* **What you need to do**:
Quote exactly and only this range of lines in the data below: the line that holds "under = (PANEL_THICKNESS" to the line that holds "depsgraph = bpy.context.evaluated_depsgraph_get()", both included.

* **Data supplied**:
----

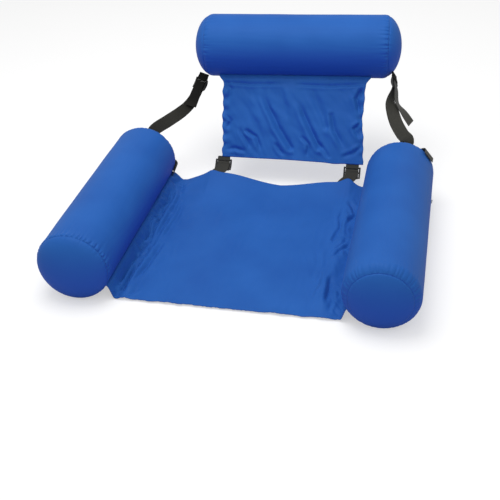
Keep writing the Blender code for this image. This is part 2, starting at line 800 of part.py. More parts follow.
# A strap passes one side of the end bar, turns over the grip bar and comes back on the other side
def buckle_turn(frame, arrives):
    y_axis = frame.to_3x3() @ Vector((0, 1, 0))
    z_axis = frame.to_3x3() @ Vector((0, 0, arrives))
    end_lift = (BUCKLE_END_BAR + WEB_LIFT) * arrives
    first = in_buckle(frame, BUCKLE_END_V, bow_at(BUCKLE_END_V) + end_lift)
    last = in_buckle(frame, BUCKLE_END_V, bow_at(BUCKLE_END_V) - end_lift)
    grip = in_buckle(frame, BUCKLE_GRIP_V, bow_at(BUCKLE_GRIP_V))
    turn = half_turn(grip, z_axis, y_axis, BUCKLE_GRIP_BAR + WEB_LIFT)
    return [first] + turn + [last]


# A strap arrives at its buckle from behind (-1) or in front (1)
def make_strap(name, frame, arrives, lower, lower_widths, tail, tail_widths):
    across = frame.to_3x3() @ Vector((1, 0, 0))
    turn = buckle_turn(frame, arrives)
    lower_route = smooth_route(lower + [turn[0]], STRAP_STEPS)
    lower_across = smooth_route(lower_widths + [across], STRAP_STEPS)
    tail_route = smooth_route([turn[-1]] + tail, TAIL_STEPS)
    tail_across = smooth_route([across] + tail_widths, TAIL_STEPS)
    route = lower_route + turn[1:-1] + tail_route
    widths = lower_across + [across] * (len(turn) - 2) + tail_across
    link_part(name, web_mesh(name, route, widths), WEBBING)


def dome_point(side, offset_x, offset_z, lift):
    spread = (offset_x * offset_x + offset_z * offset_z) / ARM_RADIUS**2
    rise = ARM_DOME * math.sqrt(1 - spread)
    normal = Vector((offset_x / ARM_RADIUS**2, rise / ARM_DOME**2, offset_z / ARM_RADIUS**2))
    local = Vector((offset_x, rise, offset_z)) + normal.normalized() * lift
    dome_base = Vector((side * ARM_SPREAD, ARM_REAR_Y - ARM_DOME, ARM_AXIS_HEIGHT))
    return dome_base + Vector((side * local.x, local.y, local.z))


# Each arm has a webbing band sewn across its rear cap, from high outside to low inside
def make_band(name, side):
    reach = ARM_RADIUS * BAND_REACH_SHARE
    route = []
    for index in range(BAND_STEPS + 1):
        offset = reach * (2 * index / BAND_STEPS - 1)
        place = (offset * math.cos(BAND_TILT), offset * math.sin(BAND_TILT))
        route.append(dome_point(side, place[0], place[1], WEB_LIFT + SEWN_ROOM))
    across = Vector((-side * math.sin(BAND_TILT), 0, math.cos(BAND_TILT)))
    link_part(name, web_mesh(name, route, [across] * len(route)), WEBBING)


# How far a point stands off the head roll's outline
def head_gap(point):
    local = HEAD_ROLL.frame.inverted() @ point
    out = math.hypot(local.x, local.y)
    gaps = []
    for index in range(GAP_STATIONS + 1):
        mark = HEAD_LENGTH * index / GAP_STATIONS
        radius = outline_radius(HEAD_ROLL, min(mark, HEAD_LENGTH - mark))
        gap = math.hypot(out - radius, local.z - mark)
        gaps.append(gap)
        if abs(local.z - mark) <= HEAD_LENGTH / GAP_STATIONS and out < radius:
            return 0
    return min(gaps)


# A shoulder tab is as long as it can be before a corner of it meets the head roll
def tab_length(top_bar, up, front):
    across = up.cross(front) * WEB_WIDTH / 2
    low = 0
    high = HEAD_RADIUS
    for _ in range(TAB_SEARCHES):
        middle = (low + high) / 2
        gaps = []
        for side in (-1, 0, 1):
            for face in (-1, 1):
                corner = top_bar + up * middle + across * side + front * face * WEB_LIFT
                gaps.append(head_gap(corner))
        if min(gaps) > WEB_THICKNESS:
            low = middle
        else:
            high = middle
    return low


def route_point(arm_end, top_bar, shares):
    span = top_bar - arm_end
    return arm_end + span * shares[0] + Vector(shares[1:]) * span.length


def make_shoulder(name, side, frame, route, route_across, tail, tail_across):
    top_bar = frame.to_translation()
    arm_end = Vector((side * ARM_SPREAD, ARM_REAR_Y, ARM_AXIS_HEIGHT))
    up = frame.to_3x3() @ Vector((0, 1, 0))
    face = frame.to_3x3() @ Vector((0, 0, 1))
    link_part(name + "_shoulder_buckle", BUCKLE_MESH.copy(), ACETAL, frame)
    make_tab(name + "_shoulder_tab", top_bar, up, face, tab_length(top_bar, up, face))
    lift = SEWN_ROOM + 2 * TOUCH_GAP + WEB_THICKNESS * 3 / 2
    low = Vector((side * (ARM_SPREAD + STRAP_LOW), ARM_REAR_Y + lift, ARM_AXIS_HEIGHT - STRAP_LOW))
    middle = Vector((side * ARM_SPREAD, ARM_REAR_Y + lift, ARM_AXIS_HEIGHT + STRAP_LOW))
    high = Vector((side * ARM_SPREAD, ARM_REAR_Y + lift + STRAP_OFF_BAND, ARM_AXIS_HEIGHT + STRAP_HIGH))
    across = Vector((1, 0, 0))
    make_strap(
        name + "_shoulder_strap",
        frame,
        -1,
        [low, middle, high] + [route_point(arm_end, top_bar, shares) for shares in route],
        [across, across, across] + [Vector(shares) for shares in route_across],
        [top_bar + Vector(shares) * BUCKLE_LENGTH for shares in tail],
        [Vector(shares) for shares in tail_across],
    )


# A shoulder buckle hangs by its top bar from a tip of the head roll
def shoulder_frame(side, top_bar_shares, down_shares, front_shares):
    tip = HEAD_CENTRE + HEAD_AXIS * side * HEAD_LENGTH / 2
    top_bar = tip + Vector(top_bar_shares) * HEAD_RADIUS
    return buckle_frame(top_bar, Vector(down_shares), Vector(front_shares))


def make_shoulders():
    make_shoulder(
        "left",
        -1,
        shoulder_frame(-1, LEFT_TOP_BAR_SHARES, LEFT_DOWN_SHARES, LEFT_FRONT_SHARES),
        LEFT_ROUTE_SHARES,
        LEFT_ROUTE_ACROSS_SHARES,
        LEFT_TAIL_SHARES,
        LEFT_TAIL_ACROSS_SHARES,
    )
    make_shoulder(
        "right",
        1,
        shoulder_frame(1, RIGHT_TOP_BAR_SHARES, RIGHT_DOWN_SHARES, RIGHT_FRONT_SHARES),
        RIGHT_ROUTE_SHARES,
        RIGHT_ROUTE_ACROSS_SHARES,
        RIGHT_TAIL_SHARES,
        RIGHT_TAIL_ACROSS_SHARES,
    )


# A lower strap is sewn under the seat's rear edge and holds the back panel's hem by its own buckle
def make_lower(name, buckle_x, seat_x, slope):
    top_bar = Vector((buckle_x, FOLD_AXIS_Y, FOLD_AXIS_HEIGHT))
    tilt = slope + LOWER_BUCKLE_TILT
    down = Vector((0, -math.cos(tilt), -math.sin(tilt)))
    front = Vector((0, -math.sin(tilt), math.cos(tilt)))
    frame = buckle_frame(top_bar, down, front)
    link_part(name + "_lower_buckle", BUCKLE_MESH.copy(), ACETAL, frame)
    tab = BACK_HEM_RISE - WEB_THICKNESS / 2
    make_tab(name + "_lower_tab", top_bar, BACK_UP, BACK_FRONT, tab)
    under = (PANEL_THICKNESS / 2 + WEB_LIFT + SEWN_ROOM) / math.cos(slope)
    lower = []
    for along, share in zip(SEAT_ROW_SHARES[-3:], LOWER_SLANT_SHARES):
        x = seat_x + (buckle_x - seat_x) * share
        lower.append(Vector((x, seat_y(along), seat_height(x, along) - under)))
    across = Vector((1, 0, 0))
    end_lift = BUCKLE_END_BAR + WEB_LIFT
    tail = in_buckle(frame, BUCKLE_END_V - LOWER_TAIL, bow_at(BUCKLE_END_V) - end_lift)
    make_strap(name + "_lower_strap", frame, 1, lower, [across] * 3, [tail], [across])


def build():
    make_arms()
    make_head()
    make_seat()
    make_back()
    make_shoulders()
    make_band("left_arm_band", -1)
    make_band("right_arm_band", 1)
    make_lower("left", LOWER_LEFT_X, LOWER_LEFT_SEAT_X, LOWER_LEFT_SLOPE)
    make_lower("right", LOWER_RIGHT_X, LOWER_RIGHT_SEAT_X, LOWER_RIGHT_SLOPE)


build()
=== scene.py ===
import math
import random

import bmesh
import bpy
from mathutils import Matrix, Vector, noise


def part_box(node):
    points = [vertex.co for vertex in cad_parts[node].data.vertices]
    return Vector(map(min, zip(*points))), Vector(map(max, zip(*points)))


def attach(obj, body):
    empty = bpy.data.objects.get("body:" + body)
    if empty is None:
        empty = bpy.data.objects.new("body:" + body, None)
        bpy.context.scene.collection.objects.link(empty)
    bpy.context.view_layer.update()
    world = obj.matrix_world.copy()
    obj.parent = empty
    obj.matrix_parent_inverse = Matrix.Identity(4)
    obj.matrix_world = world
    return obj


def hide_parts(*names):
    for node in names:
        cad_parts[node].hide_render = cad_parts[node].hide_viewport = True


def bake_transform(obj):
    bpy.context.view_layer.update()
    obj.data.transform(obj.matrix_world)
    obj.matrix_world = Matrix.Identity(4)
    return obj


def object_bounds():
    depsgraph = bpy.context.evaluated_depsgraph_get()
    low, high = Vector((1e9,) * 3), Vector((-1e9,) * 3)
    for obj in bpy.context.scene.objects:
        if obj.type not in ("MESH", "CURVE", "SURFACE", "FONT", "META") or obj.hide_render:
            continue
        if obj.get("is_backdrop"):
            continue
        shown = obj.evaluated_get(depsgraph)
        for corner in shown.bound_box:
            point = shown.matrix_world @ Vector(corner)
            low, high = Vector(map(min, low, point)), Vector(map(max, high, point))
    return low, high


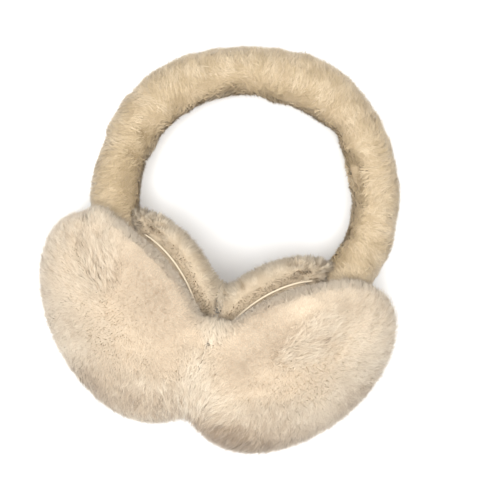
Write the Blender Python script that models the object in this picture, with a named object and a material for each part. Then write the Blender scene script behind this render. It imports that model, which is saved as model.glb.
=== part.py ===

----

* **Finished exercise**:
    under = (PANEL_THICKNESS / 2 + WEB_LIFT + SEWN_ROOM) / math.cos(slope)
    lower = []
    for along, share in zip(SEAT_ROW_SHARES[-3:], LOWER_SLANT_SHARES):
        x = seat_x + (buckle_x - seat_x) * share
        lower.append(Vector((x, seat_y(along), seat_height(x, along) - under)))
    across = Vector((1, 0, 0))
    end_lift = BUCKLE_END_BAR + WEB_LIFT
    tail = in_buckle(frame, BUCKLE_END_V - LOWER_TAIL, bow_at(BUCKLE_END_V) - end_lift)
    make_strap(name + "_lower_strap", frame, 1, lower, [across] * 3, [tail], [across])


def build():
    make_arms()
    make_head()
    make_seat()
    make_back()
    make_shoulders()
    make_band("left_arm_band", -1)
    make_band("right_arm_band", 1)
    make_lower("left", LOWER_LEFT_X, LOWER_LEFT_SEAT_X, LOWER_LEFT_SLOPE)
    make_lower("right", LOWER_RIGHT_X, LOWER_RIGHT_SEAT_X, LOWER_RIGHT_SLOPE)


build()
=== scene.py ===
import math
import random

import bmesh
import bpy
from mathutils import Matrix, Vector, noise


def part_box(node):
    points = [vertex.co for vertex in cad_parts[node].data.vertices]
    return Vector(map(min, zip(*points))), Vector(map(max, zip(*points)))


def attach(obj, body):
    empty = bpy.data.objects.get("body:" + body)
    if empty is None:
        empty = bpy.data.objects.new("body:" + body, None)
        bpy.context.scene.collection.objects.link(empty)
    bpy.context.view_layer.update()
    world = obj.matrix_world.copy()
    obj.parent = empty
    obj.matrix_parent_inverse = Matrix.Identity(4)
    obj.matrix_world = world
    return obj


def hide_parts(*names):
    for node in names:
        cad_parts[node].hide_render = cad_parts[node].hide_viewport = True


def bake_transform(obj):
    bpy.context.view_layer.update()
    obj.data.transform(obj.matrix_world)
    obj.matrix_world = Matrix.Identity(4)
    return obj


def object_bounds():
    depsgraph = bpy.context.evaluated_depsgraph_get()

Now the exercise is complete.